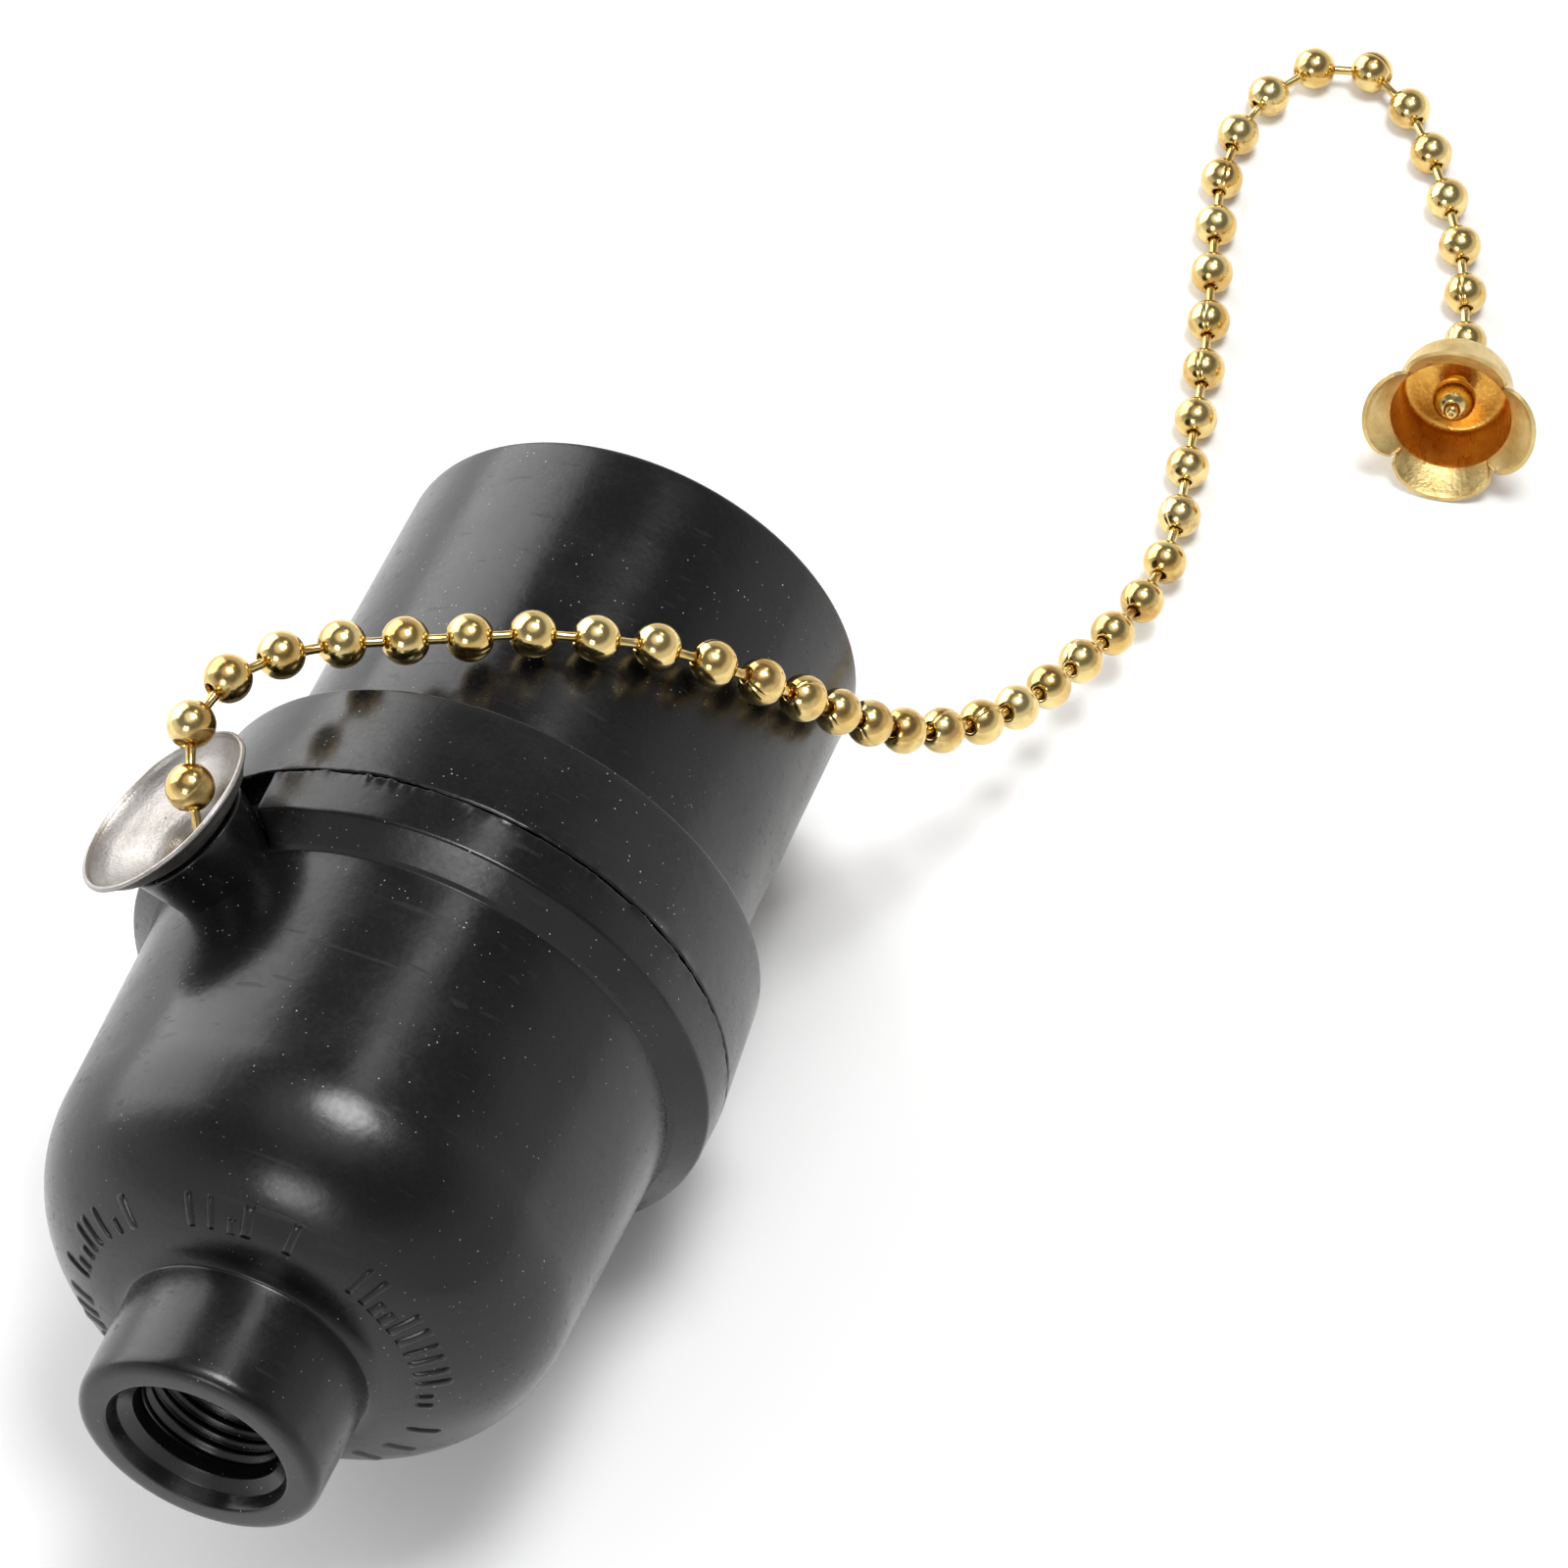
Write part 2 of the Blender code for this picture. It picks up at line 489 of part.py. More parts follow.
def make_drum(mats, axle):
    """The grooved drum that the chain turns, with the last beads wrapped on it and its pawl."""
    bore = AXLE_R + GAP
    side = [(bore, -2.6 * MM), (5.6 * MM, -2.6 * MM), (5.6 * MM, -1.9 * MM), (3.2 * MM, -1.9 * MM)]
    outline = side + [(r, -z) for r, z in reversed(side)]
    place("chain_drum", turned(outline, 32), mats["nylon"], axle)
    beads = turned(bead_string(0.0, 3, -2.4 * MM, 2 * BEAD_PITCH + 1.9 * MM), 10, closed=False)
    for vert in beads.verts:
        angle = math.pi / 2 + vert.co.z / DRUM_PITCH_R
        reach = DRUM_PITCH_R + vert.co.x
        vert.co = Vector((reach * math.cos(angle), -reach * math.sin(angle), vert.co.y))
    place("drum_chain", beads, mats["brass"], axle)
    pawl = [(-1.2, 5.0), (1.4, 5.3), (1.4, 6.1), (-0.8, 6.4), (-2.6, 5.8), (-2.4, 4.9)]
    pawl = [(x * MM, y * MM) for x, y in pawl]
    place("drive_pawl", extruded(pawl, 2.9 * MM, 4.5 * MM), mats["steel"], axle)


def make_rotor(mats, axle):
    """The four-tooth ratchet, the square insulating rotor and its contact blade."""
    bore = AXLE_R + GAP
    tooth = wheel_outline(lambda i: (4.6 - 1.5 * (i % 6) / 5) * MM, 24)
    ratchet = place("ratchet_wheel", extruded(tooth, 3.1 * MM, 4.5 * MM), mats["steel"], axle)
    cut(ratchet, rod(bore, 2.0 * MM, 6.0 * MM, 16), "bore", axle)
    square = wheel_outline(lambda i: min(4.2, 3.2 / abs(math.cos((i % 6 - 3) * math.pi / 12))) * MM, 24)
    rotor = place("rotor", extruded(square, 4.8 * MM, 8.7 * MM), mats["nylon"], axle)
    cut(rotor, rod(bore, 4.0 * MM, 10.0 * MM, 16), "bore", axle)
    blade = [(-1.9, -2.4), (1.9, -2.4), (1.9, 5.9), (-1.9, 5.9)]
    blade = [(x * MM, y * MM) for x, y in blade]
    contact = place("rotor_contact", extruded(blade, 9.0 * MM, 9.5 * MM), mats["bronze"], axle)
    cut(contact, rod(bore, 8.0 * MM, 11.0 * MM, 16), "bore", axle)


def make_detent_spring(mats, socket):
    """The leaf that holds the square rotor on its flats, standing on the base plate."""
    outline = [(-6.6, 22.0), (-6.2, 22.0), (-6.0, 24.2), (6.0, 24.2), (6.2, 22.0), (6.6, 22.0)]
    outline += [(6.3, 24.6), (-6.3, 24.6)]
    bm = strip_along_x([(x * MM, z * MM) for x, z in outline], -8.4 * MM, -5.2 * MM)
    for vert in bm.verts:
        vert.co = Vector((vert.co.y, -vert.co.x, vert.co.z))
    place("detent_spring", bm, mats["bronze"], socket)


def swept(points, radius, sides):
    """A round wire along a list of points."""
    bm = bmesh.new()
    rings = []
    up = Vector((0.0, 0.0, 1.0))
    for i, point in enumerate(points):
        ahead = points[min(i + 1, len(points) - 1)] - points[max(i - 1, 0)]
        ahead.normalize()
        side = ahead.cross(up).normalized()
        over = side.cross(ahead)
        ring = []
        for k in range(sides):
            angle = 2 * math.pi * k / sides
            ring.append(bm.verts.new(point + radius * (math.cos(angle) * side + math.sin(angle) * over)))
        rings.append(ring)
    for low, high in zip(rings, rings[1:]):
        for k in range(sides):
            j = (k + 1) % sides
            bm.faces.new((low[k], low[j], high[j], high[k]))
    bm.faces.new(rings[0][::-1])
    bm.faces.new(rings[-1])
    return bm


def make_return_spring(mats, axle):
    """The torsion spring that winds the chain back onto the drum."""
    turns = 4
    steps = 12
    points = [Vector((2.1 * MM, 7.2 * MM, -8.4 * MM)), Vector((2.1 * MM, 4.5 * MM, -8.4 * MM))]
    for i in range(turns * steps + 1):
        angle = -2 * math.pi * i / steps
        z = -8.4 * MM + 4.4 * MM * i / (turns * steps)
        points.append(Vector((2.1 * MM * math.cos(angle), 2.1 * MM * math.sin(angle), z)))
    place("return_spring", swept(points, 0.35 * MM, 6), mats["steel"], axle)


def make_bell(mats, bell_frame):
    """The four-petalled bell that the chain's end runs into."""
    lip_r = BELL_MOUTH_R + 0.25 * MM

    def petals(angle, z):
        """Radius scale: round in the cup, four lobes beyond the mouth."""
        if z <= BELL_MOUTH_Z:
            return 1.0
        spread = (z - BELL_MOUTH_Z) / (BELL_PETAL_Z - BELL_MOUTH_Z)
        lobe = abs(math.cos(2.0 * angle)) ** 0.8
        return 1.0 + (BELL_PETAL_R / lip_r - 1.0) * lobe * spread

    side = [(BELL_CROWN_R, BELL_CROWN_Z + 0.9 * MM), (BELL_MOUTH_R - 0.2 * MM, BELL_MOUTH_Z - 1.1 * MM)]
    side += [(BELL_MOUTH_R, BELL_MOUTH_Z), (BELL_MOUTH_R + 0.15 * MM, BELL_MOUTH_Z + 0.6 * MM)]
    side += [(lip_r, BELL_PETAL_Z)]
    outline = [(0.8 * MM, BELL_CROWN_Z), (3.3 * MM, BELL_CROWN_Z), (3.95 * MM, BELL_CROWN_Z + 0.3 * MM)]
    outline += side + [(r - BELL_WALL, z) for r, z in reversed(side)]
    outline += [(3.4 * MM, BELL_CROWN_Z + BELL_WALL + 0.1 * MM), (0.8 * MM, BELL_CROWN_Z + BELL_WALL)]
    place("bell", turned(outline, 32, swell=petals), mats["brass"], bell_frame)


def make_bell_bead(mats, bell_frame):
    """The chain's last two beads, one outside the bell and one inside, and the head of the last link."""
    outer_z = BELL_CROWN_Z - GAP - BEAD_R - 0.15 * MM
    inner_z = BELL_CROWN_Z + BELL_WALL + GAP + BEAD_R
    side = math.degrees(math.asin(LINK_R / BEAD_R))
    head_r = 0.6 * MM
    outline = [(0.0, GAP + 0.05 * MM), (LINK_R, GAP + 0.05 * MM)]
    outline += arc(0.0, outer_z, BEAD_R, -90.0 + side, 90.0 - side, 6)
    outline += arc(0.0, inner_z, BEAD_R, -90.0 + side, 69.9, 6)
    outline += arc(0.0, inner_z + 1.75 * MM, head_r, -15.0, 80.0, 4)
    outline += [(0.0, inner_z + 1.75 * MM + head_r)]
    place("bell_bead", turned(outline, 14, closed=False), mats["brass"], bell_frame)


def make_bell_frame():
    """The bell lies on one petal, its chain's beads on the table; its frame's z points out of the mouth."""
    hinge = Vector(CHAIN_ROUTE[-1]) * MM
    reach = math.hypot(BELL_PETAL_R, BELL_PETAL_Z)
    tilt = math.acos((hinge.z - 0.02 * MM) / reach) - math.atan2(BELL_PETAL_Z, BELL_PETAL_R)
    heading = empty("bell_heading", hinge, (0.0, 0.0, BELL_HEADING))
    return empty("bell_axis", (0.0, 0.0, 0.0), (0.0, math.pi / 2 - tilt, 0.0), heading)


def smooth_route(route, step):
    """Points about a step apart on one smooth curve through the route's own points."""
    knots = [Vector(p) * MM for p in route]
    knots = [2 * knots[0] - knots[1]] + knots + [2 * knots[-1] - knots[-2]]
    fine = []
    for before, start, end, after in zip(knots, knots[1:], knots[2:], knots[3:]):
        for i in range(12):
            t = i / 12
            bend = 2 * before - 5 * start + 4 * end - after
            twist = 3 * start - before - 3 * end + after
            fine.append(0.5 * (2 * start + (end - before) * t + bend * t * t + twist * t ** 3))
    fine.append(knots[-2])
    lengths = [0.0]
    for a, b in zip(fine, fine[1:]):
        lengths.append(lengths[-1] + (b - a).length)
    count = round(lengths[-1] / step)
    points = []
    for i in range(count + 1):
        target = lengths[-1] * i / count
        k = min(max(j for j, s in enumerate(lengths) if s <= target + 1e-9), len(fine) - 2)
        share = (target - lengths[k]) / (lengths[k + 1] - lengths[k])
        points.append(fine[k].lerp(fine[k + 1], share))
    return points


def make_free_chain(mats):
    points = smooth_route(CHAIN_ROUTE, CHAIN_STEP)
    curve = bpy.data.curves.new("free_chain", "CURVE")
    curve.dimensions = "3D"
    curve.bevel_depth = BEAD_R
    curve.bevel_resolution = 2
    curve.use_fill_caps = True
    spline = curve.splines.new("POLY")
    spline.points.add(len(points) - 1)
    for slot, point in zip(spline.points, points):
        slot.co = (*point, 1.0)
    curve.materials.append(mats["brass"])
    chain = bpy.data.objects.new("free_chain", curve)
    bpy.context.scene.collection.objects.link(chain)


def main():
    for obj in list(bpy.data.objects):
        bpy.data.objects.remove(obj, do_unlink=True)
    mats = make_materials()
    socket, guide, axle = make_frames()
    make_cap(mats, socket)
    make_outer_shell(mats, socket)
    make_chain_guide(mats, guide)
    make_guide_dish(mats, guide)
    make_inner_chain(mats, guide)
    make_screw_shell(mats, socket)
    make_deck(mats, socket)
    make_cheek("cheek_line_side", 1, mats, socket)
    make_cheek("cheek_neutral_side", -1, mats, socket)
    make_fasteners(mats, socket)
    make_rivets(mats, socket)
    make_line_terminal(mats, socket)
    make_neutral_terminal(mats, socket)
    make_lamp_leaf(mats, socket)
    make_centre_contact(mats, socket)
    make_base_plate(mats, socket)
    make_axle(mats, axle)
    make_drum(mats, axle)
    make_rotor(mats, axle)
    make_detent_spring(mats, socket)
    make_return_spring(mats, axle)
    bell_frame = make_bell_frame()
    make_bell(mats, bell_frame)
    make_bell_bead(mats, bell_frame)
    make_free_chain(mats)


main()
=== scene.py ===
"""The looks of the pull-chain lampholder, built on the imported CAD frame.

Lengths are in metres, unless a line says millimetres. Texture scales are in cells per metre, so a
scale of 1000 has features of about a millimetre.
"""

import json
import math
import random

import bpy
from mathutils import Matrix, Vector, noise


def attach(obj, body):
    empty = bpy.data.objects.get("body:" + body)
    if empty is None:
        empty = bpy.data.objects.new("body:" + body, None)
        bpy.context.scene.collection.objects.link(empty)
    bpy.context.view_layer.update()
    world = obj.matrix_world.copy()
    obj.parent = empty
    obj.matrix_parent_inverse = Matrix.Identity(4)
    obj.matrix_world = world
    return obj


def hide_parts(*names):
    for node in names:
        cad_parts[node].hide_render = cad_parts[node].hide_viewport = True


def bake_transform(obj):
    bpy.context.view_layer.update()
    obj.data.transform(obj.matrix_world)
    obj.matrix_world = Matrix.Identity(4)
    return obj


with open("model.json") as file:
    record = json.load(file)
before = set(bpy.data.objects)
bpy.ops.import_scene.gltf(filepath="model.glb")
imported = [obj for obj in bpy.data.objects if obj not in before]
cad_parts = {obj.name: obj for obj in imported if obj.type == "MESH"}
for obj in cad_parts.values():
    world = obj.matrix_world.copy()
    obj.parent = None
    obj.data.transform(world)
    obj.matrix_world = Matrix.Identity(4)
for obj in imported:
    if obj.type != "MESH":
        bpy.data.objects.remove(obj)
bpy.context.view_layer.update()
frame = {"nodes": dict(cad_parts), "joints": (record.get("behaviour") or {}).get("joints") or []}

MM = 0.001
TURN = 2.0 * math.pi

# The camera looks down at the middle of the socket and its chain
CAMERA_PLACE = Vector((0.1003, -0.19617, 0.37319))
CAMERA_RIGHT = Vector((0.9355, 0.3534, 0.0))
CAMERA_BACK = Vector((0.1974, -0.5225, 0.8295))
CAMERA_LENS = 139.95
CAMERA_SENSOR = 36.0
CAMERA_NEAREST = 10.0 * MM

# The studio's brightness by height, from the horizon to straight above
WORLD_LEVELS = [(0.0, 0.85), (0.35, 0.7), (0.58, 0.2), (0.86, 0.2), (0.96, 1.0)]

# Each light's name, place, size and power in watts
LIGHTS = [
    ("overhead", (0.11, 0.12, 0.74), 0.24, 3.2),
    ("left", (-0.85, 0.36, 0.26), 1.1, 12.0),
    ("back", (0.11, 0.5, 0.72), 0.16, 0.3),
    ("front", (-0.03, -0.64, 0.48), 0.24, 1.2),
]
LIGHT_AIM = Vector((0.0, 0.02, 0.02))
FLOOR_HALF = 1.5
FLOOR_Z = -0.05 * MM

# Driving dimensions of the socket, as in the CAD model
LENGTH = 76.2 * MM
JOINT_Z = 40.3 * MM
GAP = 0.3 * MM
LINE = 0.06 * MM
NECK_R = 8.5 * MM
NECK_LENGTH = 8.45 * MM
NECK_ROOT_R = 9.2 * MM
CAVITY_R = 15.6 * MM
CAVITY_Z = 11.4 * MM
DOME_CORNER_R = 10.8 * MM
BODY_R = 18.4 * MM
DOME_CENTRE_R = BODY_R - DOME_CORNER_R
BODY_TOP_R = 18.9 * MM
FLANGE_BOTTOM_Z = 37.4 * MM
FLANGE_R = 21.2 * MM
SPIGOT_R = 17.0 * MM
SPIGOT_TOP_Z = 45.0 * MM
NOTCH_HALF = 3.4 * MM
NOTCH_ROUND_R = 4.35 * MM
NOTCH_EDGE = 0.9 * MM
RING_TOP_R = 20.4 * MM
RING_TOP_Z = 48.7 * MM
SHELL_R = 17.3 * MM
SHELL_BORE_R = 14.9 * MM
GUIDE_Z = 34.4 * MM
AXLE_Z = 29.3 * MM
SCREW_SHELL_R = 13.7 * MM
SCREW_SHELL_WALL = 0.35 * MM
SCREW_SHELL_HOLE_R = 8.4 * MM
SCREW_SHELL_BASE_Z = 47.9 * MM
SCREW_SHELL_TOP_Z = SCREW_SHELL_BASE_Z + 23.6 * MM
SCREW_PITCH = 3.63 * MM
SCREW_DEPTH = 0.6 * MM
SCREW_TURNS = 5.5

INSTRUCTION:
Find the word "imported" in the data and copy out each line where it turns up.

SOLVED PROBLEM:
"""The looks of the pull-chain lampholder, built on the imported CAD frame.
imported = [obj for obj in bpy.data.objects if obj not in before]
cad_parts = {obj.name: obj for obj in imported if obj.type == "MESH"}
for obj in imported:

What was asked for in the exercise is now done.